Malaysia's Prime Minister Ismail Sabri Yaakob has been forced to miss his own new Cabinet's swearing-in on Monday due to COVID-19 concerns.
Ismail Sabri, who took office a little over a week ago and named his ministers Friday, is in quarantine for two weeks after coming into contact with someone who later tested positive for the virus.
The precautions mean the new premier will also miss Malaysia's Independence Day celebrations Tuesday and will instead "participate virtually," according to a statement by the Prime Minister's Office.

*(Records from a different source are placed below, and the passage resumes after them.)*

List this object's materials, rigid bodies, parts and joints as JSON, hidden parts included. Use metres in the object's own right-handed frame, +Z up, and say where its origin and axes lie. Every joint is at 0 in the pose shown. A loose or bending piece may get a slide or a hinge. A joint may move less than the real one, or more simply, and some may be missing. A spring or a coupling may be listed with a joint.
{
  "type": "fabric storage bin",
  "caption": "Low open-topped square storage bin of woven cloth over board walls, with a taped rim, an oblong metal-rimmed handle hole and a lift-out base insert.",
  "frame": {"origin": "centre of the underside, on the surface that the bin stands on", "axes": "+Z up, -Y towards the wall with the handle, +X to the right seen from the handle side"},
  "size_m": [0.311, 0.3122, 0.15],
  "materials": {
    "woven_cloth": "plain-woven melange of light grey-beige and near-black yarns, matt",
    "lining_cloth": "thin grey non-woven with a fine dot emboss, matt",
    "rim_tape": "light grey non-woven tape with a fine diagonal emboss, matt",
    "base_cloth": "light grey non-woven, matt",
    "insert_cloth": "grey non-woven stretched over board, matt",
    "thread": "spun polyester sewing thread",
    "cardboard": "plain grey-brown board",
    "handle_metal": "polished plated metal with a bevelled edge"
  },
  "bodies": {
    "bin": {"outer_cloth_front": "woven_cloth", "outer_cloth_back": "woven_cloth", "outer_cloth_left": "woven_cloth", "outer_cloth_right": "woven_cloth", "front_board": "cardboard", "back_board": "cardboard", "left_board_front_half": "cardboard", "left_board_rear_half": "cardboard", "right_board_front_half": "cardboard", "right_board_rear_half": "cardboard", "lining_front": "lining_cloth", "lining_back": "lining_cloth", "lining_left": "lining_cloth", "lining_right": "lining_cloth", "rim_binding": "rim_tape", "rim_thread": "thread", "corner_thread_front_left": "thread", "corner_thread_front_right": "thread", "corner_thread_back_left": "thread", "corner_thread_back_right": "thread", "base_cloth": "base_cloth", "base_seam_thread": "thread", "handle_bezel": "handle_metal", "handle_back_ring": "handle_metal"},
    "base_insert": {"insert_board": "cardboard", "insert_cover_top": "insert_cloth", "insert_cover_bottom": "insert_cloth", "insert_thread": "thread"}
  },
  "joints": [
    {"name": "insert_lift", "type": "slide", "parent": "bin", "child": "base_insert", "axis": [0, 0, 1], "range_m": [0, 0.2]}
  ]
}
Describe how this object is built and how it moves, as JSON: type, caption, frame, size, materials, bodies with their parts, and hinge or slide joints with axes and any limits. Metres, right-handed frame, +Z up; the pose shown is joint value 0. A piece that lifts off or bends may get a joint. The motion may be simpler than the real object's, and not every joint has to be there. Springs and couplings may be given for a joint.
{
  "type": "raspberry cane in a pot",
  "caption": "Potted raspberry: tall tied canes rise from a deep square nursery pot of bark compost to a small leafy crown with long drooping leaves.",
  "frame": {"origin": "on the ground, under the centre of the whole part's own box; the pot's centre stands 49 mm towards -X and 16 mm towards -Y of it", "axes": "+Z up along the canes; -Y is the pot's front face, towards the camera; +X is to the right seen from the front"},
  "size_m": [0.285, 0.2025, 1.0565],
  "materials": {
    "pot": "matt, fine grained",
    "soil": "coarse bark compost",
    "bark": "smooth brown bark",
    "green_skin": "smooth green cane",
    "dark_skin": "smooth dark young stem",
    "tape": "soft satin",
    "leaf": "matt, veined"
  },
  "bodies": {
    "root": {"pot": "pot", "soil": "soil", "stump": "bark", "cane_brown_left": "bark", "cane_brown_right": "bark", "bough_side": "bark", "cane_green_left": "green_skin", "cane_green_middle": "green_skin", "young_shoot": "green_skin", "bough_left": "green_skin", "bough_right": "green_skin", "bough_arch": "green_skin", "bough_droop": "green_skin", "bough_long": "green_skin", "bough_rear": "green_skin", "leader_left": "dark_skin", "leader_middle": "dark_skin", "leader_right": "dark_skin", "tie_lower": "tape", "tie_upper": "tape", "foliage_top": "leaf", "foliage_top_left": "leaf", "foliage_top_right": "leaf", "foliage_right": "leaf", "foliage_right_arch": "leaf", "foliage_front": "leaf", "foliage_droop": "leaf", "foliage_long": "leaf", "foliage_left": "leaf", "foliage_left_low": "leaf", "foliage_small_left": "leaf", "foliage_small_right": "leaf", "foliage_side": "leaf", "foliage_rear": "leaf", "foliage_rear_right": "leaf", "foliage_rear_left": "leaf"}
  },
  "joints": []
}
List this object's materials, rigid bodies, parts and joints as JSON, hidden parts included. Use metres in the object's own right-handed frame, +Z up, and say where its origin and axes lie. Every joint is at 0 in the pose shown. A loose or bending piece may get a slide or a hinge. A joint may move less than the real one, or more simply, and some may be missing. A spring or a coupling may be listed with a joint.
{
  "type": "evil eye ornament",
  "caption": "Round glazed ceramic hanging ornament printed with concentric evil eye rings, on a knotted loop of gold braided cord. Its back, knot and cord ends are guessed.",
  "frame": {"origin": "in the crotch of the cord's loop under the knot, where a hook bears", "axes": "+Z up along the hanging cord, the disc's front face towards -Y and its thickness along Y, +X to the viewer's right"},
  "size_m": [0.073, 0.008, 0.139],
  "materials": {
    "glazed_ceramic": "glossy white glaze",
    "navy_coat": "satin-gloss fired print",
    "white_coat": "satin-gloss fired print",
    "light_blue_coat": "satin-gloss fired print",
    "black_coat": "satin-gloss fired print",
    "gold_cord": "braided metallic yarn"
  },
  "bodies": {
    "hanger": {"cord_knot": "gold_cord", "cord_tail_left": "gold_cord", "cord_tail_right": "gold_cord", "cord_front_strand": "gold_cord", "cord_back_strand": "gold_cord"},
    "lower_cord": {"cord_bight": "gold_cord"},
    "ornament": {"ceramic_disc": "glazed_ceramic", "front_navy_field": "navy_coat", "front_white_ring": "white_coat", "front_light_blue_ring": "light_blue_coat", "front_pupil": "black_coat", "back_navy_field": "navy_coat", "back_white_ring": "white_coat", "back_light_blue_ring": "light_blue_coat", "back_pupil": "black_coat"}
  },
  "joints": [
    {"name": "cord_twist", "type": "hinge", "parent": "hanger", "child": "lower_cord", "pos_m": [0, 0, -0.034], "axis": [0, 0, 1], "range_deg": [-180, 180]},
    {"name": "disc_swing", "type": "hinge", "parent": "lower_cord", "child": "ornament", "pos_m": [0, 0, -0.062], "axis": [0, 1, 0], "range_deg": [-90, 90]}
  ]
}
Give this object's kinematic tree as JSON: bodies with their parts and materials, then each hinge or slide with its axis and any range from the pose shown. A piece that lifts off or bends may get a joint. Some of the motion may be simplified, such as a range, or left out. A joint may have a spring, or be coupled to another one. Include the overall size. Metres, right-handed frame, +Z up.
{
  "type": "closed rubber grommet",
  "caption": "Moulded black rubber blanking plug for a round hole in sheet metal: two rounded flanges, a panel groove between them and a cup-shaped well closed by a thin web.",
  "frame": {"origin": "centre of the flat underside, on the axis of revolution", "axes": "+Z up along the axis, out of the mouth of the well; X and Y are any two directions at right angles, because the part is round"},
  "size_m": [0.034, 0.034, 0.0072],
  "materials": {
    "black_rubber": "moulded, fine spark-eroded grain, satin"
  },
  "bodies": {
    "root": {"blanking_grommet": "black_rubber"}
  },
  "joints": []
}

Ismail Sabri's new Deputy Education Minister Mohamad Alamin has also been forced to miss this week's events after testing positive for the virus.
Monday saw new virus cases dip below the 20,000 mark for the first day in almost a week, after Thursday's record of 393 virus-related deaths and almost 25,000 new cases, the most in one day.
The soaring numbers, by far the highest per capita in Southeast Asia and among the highest globally, according to official numbers provided by the University of Oxford's Our World in Data, come despite a lockdown in place since May when case numbers hit around 4,000 a day.
Criticism of the government's handling of the pandemic forced previous Prime Minister Muhyiddin Yassin to step down, opening the way for Ismail Sabri, who was defense minister and briefly deputy premier, to take over.